По-видимому, Розен довольно точен в передаче деталей разговора; ту же тему и те же выражения мы находим в сохранившемся письме его к Пушкину от 13 декабря 1836 г., где он говорит о своем либретто к «Ивану Сусанину»: «Personne ne remarque la peine inouie que m’a coûtée cette composition; je m’en glorifie: c’est une preuve, que j’ai vaincu la difficulté» («Никто не замечает огромных усилий, которых мне стоило это произведение; я этим горжусь; это доказывает, что я победил трудность») (Акад., XVI, 197, 399). В этой фразе слышатся отзвуки предшествующих бесед о принципах драматического искусства.
Нам уже приходилось указывать, что пушкинская формула восходит к письму Вольтера Г. Уолполу о трагедии и к его же «Рассуждению о трагедии», где Вольтер требует соблюдения жизненной «достоверности» сценического действия в пределах классических «правил»; это и есть та «трудность», преодоление которой приносит «пользу и удовольствие»[68].
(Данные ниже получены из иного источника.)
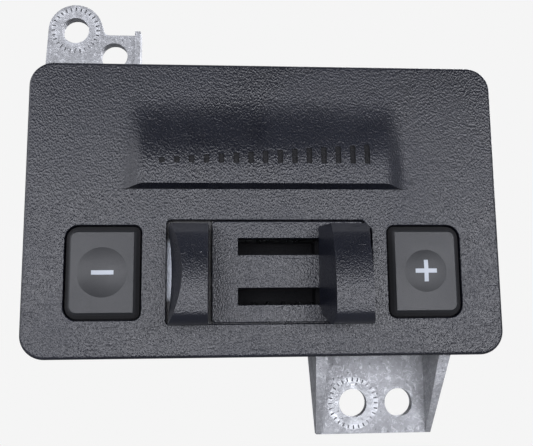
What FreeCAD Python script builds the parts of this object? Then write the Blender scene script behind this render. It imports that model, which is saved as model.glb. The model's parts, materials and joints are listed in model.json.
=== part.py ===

С легкой руки Вольтера выражение «побежденная трудность» получило распространение в русской литературе. Так, Батюшков писал в «Прогулке в Академию художеств» (1814): «…я не одних побежденных трудностей ищу в картине»[69]. Конечно, Пушкин мог заимствовать формулу у Вольтера непосредственно, однако при этом он учитывал русскую традицию ее бытования, и, вероятно, не только письменную, но и устную. Известно, например, что эту формулу любил и часто цитировал Карамзин. В 1799 г. Г. П. Каменев, посетивший Карамзина, сообщал в письме к С. А. Москотильникову: «Стихи с рифмами <Карамзин> называет побежденною трудностью…»[70]. Вслед за Карамзиным Пушкин употребляет это определение, характеризуя рифму.